━━━ Stored records ━━━

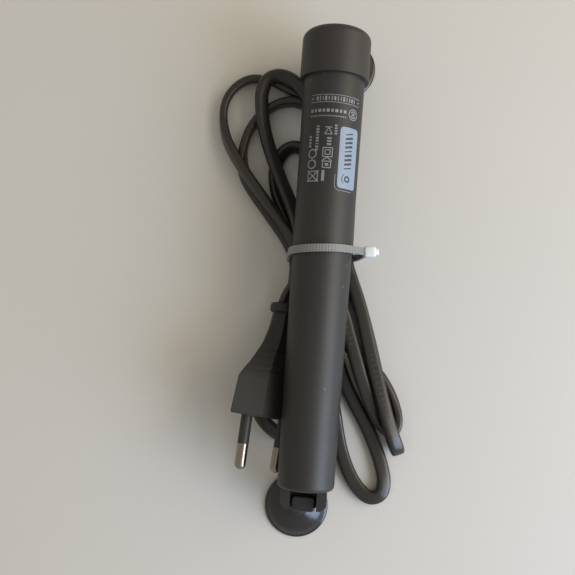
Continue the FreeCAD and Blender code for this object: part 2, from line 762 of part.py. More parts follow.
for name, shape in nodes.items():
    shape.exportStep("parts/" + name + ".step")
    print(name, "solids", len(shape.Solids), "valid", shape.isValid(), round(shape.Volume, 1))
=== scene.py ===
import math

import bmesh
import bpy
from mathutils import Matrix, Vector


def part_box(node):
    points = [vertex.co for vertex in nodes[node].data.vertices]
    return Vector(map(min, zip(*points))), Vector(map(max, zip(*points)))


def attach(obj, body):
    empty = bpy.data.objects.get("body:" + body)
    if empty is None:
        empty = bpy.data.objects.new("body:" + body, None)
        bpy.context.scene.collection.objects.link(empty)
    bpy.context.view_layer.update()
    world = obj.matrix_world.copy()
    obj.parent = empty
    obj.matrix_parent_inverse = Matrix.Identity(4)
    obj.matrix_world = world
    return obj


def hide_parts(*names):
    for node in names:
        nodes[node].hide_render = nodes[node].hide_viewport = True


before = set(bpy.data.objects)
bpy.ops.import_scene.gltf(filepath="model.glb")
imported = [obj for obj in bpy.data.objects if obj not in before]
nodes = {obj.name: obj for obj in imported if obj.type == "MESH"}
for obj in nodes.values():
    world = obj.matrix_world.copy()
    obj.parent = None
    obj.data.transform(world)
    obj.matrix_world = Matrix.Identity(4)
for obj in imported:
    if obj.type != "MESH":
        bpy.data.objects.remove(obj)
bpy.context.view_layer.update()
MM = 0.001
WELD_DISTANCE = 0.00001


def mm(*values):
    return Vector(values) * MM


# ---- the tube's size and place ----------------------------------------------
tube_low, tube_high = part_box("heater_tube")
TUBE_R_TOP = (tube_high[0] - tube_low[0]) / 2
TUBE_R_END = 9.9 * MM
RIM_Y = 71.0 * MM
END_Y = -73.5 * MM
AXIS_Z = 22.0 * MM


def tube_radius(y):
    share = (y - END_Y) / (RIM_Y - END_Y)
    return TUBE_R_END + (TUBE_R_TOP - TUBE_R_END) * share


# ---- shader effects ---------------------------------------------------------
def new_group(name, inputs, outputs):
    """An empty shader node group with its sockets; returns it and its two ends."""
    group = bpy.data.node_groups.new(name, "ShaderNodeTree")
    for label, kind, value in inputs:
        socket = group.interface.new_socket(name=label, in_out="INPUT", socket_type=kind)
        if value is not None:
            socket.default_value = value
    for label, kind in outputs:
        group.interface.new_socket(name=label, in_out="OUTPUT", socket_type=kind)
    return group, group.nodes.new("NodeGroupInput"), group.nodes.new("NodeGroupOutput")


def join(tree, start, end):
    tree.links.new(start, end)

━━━
━━━ Stored records ━━━

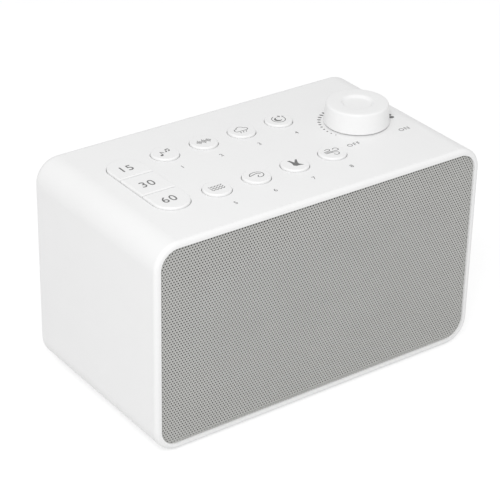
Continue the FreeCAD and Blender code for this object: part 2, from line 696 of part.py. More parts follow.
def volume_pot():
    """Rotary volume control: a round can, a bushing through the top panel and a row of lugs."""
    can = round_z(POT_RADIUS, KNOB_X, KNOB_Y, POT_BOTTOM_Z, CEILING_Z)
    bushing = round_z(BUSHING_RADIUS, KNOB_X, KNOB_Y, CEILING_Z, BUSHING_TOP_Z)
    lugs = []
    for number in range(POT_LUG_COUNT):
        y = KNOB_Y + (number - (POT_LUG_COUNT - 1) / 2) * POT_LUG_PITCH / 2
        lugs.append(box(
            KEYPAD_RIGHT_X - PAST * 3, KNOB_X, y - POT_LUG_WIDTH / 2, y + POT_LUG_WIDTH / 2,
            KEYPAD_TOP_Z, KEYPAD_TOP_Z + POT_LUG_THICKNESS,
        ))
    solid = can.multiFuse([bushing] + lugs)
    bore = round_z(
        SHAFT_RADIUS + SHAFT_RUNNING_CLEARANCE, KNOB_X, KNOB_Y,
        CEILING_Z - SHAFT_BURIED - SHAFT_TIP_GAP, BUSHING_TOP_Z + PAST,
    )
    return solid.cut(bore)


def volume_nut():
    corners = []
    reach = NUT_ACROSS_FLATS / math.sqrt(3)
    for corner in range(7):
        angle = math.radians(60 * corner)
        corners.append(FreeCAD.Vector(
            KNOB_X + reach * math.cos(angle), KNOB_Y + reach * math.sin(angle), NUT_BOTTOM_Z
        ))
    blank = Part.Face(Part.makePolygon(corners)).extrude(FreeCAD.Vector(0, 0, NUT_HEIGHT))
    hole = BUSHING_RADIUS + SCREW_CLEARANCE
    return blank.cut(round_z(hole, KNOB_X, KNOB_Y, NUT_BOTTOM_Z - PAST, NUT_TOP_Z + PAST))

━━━
━━━ Stored records ━━━

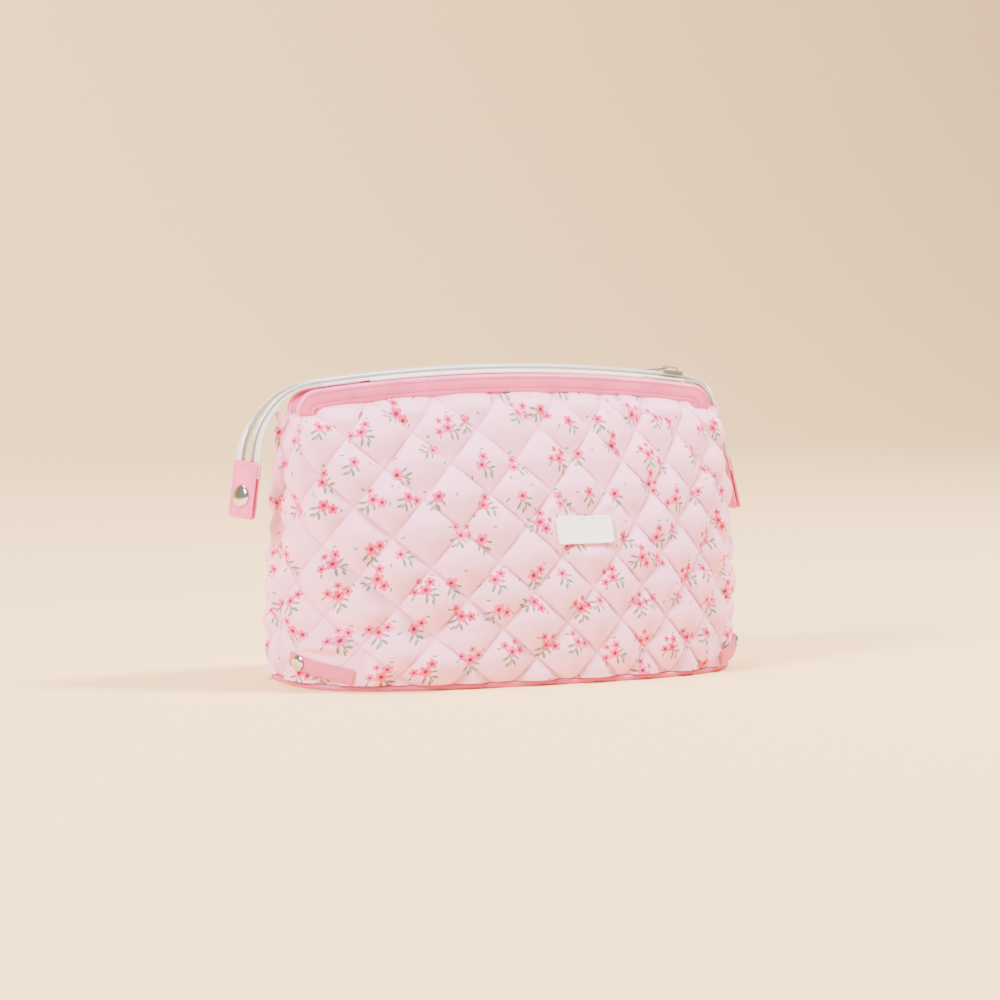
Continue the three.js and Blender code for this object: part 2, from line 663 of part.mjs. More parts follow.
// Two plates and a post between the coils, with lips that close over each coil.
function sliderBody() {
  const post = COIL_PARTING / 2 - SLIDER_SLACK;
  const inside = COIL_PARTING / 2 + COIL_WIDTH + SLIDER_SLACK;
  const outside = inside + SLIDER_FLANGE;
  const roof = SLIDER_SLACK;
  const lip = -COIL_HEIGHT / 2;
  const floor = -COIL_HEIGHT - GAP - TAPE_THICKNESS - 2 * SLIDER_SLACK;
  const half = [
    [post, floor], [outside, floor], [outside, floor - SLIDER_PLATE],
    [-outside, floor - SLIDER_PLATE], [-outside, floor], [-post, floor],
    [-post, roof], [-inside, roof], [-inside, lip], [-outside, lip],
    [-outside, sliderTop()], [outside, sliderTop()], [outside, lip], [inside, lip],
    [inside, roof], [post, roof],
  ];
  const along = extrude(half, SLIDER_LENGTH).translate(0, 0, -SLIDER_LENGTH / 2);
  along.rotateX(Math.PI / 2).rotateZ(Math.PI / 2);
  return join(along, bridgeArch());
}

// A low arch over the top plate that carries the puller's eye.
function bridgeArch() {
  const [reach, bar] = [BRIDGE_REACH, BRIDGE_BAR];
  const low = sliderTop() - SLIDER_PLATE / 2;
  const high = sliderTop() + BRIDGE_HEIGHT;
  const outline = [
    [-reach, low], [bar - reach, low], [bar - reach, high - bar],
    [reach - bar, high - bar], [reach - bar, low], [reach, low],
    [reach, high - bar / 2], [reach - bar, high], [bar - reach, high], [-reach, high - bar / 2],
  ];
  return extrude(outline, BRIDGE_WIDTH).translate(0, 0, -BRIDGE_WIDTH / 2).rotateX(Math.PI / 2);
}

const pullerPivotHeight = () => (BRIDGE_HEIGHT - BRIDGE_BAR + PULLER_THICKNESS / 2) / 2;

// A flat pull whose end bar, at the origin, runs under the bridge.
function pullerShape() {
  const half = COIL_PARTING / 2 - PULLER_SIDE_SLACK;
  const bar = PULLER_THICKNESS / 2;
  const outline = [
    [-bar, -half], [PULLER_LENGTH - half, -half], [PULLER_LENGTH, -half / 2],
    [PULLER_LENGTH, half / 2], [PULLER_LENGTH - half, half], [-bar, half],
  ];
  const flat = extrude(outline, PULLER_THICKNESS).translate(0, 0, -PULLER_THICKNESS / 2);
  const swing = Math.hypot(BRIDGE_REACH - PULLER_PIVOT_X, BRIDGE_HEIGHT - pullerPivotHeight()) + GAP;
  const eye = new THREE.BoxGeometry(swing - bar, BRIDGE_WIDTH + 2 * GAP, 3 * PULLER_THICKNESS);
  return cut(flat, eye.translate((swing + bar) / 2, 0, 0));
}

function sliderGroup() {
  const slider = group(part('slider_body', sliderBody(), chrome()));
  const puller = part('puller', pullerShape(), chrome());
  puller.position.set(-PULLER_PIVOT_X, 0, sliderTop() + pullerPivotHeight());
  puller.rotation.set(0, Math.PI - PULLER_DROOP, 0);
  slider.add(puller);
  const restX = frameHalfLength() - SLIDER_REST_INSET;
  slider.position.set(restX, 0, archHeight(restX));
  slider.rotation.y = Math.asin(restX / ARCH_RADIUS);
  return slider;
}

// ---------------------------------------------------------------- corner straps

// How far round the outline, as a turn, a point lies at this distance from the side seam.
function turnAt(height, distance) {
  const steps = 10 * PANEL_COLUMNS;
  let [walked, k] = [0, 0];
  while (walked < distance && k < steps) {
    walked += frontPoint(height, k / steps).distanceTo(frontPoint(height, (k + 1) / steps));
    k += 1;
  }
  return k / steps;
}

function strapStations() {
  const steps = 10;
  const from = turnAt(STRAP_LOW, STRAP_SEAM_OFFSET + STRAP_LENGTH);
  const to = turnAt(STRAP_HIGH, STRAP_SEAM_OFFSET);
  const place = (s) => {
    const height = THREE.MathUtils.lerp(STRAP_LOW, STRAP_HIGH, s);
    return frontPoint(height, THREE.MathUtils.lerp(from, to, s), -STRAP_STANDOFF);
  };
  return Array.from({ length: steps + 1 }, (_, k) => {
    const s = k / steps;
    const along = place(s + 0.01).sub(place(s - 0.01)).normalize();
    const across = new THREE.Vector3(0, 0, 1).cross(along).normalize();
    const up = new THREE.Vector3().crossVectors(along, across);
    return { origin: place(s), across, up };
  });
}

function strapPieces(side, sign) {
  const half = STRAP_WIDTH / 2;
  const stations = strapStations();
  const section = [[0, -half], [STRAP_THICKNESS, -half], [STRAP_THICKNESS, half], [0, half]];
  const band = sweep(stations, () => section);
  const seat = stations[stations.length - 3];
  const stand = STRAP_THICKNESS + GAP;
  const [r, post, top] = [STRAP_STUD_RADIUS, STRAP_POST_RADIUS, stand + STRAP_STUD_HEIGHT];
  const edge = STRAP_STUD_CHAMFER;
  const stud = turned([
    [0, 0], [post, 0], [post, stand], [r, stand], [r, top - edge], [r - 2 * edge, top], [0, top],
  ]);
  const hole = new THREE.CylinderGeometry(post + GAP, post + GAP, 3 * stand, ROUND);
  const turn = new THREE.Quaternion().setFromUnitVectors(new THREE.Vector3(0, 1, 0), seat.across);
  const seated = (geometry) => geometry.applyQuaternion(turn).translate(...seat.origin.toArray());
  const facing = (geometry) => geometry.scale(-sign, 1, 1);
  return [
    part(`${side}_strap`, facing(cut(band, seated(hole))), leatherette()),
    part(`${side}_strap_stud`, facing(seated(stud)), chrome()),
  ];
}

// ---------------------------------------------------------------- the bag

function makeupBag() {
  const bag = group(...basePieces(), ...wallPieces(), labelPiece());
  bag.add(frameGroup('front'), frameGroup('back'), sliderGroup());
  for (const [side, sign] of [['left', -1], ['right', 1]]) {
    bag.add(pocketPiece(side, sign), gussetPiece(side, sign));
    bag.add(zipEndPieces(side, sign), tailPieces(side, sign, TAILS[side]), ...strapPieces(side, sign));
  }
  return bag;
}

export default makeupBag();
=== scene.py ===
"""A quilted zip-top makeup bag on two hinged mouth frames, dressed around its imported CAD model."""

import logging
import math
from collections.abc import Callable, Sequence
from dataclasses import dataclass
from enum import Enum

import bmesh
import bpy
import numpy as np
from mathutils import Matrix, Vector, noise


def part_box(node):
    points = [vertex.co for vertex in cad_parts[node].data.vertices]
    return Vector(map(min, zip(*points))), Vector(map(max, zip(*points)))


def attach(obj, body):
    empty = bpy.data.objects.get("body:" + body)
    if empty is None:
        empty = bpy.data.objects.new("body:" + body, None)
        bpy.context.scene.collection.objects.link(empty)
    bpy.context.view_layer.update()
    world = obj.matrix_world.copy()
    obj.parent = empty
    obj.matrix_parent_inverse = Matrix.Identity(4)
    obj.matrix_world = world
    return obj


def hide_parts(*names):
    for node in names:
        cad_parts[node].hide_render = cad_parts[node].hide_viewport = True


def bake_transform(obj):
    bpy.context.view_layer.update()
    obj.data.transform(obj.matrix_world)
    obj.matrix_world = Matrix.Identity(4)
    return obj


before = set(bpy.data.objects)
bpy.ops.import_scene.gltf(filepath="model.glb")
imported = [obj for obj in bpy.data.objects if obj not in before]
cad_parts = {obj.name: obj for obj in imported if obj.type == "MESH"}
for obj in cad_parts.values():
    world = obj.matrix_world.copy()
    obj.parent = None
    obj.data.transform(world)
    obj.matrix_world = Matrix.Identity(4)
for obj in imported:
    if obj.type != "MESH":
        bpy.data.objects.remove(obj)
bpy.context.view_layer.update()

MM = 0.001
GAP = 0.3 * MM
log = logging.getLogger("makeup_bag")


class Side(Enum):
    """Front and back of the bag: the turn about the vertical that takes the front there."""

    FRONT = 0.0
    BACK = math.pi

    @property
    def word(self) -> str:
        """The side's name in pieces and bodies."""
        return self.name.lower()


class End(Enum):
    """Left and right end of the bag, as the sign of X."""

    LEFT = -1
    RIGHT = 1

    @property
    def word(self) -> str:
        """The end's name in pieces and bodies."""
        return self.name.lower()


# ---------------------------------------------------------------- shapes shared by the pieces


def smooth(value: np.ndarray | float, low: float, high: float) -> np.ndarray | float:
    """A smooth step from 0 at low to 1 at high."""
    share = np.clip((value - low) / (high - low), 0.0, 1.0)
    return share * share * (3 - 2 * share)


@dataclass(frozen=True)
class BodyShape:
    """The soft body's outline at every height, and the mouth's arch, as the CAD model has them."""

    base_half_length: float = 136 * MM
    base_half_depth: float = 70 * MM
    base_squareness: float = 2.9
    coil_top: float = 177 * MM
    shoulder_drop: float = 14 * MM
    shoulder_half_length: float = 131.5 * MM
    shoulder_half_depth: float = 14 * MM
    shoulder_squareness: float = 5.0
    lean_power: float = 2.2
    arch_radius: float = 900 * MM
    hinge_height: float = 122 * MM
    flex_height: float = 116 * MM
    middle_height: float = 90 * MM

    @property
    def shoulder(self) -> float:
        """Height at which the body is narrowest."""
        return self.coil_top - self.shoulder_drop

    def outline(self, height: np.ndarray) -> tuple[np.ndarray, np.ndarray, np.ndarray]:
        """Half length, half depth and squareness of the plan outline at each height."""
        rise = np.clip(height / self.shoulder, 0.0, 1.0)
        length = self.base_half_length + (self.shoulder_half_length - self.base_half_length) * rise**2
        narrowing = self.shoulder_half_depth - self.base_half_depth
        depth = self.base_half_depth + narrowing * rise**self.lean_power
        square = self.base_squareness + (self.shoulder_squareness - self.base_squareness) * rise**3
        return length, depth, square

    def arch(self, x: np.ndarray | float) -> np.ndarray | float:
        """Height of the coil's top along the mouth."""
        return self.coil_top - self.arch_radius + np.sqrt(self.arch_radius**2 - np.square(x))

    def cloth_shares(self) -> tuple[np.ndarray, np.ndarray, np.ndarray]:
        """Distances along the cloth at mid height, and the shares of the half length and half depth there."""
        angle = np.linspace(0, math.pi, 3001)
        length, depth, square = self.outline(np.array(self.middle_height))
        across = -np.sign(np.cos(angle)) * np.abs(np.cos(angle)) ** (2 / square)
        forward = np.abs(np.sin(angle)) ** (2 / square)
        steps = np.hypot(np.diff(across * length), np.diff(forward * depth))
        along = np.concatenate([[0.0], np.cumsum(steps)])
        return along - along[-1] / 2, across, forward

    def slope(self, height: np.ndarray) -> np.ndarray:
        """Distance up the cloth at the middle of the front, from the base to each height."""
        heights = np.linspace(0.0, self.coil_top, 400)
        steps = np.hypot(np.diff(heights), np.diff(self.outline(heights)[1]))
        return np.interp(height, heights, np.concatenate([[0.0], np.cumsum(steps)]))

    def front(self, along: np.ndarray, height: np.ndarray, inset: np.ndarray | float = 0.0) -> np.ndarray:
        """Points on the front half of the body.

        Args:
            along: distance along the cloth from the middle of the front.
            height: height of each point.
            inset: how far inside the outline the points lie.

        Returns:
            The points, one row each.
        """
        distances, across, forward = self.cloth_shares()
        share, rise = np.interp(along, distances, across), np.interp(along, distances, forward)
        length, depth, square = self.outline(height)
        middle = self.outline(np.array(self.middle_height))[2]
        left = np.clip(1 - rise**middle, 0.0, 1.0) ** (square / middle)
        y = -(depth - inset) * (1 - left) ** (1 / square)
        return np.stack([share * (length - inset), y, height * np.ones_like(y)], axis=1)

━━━

In the material above, locate the line containing "for name, shape" and the line containing "WELD_DISTANCE = 0.00001". Transcribe exactly those two lines and every line between them, and nothing more.

-- Output --
for name, shape in nodes.items():
    shape.exportStep("parts/" + name + ".step")
    print(name, "solids", len(shape.Solids), "valid", shape.isValid(), round(shape.Volume, 1))
=== scene.py ===
import math

import bmesh
import bpy
from mathutils import Matrix, Vector


def part_box(node):
    points = [vertex.co for vertex in nodes[node].data.vertices]
    return Vector(map(min, zip(*points))), Vector(map(max, zip(*points)))


def attach(obj, body):
    empty = bpy.data.objects.get("body:" + body)
    if empty is None:
        empty = bpy.data.objects.new("body:" + body, None)
        bpy.context.scene.collection.objects.link(empty)
    bpy.context.view_layer.update()
    world = obj.matrix_world.copy()
    obj.parent = empty
    obj.matrix_parent_inverse = Matrix.Identity(4)
    obj.matrix_world = world
    return obj


def hide_parts(*names):
    for node in names:
        nodes[node].hide_render = nodes[node].hide_viewport = True


before = set(bpy.data.objects)
bpy.ops.import_scene.gltf(filepath="model.glb")
imported = [obj for obj in bpy.data.objects if obj not in before]
nodes = {obj.name: obj for obj in imported if obj.type == "MESH"}
for obj in nodes.values():
    world = obj.matrix_world.copy()
    obj.parent = None
    obj.data.transform(world)
    obj.matrix_world = Matrix.Identity(4)
for obj in imported:
    if obj.type != "MESH":
        bpy.data.objects.remove(obj)
bpy.context.view_layer.update()
MM = 0.001
WELD_DISTANCE = 0.00001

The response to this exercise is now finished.